Tous motifs confondus, le taux de personnes avec un besoin non satisfait augment entre 2020 et 2021 passant de 4,4 % à 6,6 %. Cependant, le motif financier est évoqué comme raison principale par 45 % des personnes ayant renoncé en 2020, contre 24 % en 2021. De ce fait, le renoncement pour raisons financières apparait en baisse entre 2020 et 2021.
À l’inverse, entre ces deux années, le motif « autre raison » passe de 12 % à 38 %. L’enquête ayant lieu en début d’année, les questions portant sur les 12 mois précédents l’enquête couvrent ainsi pour l’enquête 2021 une période fortement impactée par la crise sanitaire Covid-19. Ainsi, ne pas avoir pu réaliser un soin peut notamment s’expliquer par une impossibilité d’avoir un rendez-vous, du fait des fermetures des cabinets médicaux ou des déprogrammations de soins non urgents à l’hôpital, conduisant mécaniquement les répondants à moins souvent déclarer le motif financier comme principal motif de renoncement au profit de l’item « autre raison ». Cela peut alors donner l’impression que les difficultés d’accès aux soins pour motifs financiers se sont réduites.

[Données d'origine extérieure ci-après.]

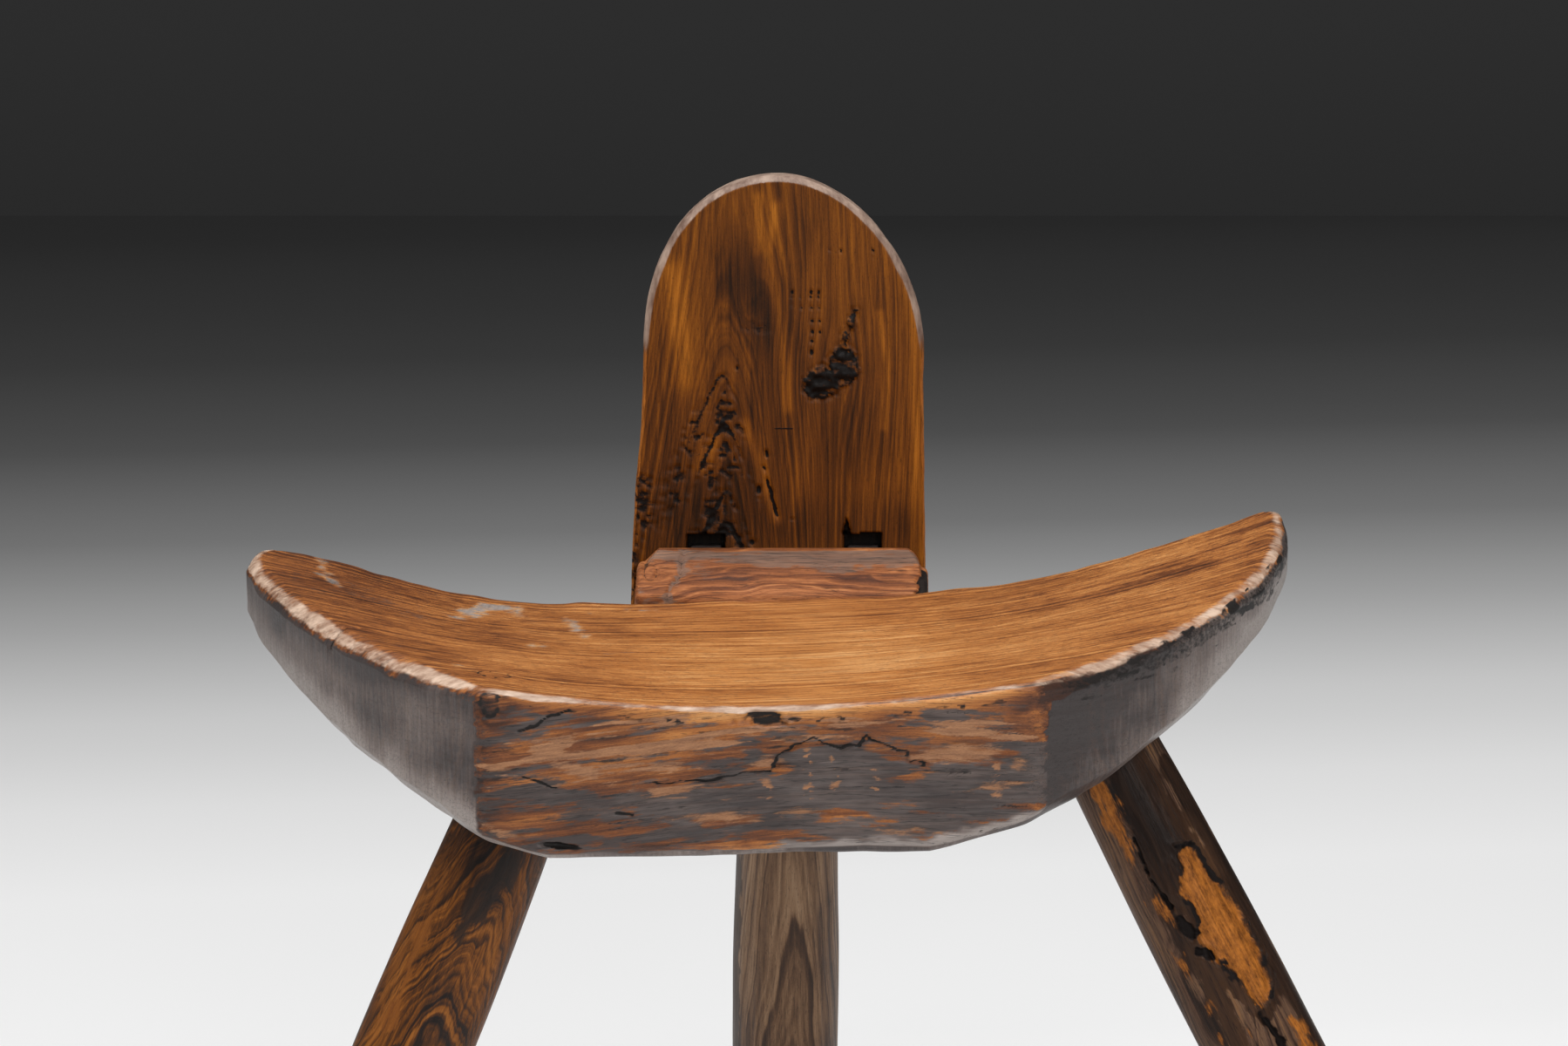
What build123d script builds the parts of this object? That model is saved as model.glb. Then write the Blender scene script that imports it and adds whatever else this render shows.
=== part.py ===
from build123d import *
import os
from math import cos, radians, sin, tan

# Three-legged rustic chair.  A half-moon seat is hewn from one log and hollowed into a saddle.
# A block is pegged to the straight rear face of the seat.  Its two tenons pass through the
# backrest board and are locked by wedges driven in from behind.  The three splayed legs end in
# round tenons, each spread in its blind socket by a fox wedge.
#
# Millimetres.  While modelling, X = 0 is the middle of the backrest, Y = 0 the front facet of
# the seat and Z = 0 the floor.  "Left" and "right" are as seen from the front.  At the end
# everything is moved so that the origin is the middle of the footprint, on the floor.

# ---- Seat: outline from above -----------------------------------------------------------------
seat_depth = 250.0           # front facet to the straight rear face
left_reach = 265.0           # backrest centre line to the left tip
right_reach = 247.0          # backrest centre line to the right tip
front_facet_left = 137.0     # flat front facet, measured each way from the centre line
front_facet_right = 113.0
left_side_run = 0.571        # the curved sides pass through this share of their width
left_side_climb = 0.406      # and this share of their depth
right_side_run = 0.614
right_side_climb = 0.352
left_tip_flat = 38.0         # straight stretch of each tip, in front of the rear face
right_tip_flat = 40.0
left_tip_radius = 24.0       # rounded rear corner of each tip
right_tip_radius = 12.0

# ---- Seat: the saddle hollow --------------------------------------------------------------------
seat_height = 380.0          # floor to the lowest point of the front rim
saddle_fall = 8.0            # the hollow drops this much from front to back
saddle_low_x = -38.0         # where the hollow is lowest
saddle_left_share = 0.566    # further stations of the hollow, as shares of the reach on their side
saddle_shoulder_share = 0.857
saddle_right_share = 0.425
front_left_rise = 11.0       # front end of the hollow, above its lowest point
front_shoulder_rise = 21.0
front_right_rise = 10.5
front_left_tip_rise = 25.0
front_right_tip_rise = 37.0
rear_left_rise = 1.8         # rear end of the hollow, above its lowest point
rear_shoulder_rise = 22.0
rear_right_rise = 8.5
rear_left_tip_rise = 31.8
rear_right_tip_rise = 52.0

# ---- Seat: the underside ----------------------------------------------------------------------
log_margin = 6.0             # the log was this much larger all round before it was sawn out
seat_thickness = 72.0        # at the lowest point of the front rim
under_flat_left = 107.0      # flat middle of the underside, each way from the centre line
under_flat_right = 66.0
under_flat_rise = 4.5        # how much higher its right end is
left_tip_thickness = 28.5
right_tip_thickness = 20.0
left_under_run = 0.615       # the upswept ends pass through this share of their run
left_under_climb = 0.525     # and this share of their climb
right_under_run = 0.58
right_under_climb = 0.416

rim_bevel_front = 2.5        # worn bevel along the front rim
rim_bevel_side = 3.5         # and round the sides, tips and rear
foot_cut_front = 3.5         # depth of the adze cuts that take off the lower edge
foot_cut_side = 4.0
facet_length = 70.0          # length of one adze cut

# ---- Back block -----------------------------------------------------------------------------
block_width = 154.0
block_offset = -1.0          # its middle, measured from the centre line
block_depth = 34.0           # at its top
block_rise = 21.5            # top above the lowest point of the rear rim
block_drop = 46.0            # bottom below the lowest point of the rear rim
block_flank_taper = 4.0      # each flank leans in by this much
block_left_cut = 8.0         # cut-off upper left corner
block_right_round = 11.0     # rounded upper right corner
block_face_rise = 3.0        # upright part of the front face, above the rear rim
block_slope_run = 22.0       # the face then slopes back this far
block_slope_drop = 3.5       # to this far below the top
block_edge_round = 4.0

# ---- Backrest board ---------------------------------------------------------------------------
back_lean = 4.0              # degrees from upright
board_thickness = 24.0
board_height = 187.3         # top of the block to the crown of the arch, along the board
board_foot = 67.0            # how far the board reaches below the top of the block
board_left = 71.5            # half widths where the arch springs
board_right = 70.5
board_foot_left = 78.5       # and at the foot
board_foot_right = 71.8
flare_height = 41.0          # where the sides swing out to the foot, above the top of the block
arch_rise = 88.0
arch_crown_x = -3.0
left_arch_fullness = 0.60    # 0.55 would be a quarter of an ellipse
right_arch_fullness = 0.51
board_bevel = 3.0

# ---- Tenons and wedges of the back -----------------------------------------------------------------
tenon_spacing = 79.5
tenon_width = 16.0
tenon_height = 22.0
tenon_root = 6.0             # the tenon is rooted this deep in the block's sloping back
tenon_proud = 9.0            # sticks out behind the board
tenon_bevel = 1.5
mortise_side_gap = 2.0
wedge_room = 6.0             # height left free above the tenon, at the board's front face
wedge_taper = 0.12           # the free height grows by this much per millimetre towards the back
back_wedge_recess = 9.0      # the wedge stops this far behind the board's front face
back_wedge_proud = 13.0

# ---- Pegs that hold the block ------------------------------------------------------------------------
peg_diameter = 12.0
peg_spacing = 92.0
peg_below_top = 50.0
peg_in_seat = 42.0
peg_end_bevel = 1.0

# ---- Legs ---------------------------------------------------------------------------------------
front_left_leg_x = -129.2    # where each axis crosses the level of the lowest part of the underside
front_left_leg_y = 76.3
front_left_x_lean = -22.8    # degrees that the foot leans towards +X
front_left_y_lean = -11.3    # degrees towards +Y
front_right_leg_x = 168.6
front_right_leg_y = 72.8
front_right_x_lean = 27.8    # degrees
front_right_y_lean = -11.3   # degrees
rear_leg_x = 2.0
rear_leg_y = 187.4
rear_x_lean = -0.6           # degrees
rear_y_lean = 21.8           # degrees
leg_top_diameter = 48.0
leg_belly_diameter = 55.0
leg_foot_diameter = 47.0
leg_belly_share = 0.45       # the belly is this share of the way down
leg_sole_bevel = 2.5
leg_tenon_diameter = 34.0
leg_tenon_end_diameter = 32.0
leg_tenon_length = 38.0
leg_tenon_bevel = 1.5
socket_end_gap = 1.5
kerf_width = 2.4
kerf_depth = 26.0
fox_wedge_length = 22.0
fox_wedge_thick = 2.2
fox_wedge_thin = 0.8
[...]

En 2022, la part des personnes ayant renoncé indiquant comme principal motif « autre raison » a diminué par rapport à 2021 et passe à 27 %, ce qui reste cependant élevé par rapport à 2020. La raison financière retrouve la première place des motifs évoqués mais à un niveau moindre qu’en 2020 (31 %). Le renoncement, tous motifs confondus, concerne alors 6,4 % de la population.
Pour les soins dentaires, le motif « autre raison » est resté plus stable : parmi les personnes avec un besoin non satisfait, il est indiqué par 3 % d’entre elles en 2020, 10 % en 2021 et 9 % en 2022. Tous motifs confondus le renoncement aux soins dentaires est relativement stable sur la période : 8,4% en 2020, 9,2 % en 2021 et 8,9 % en 2022.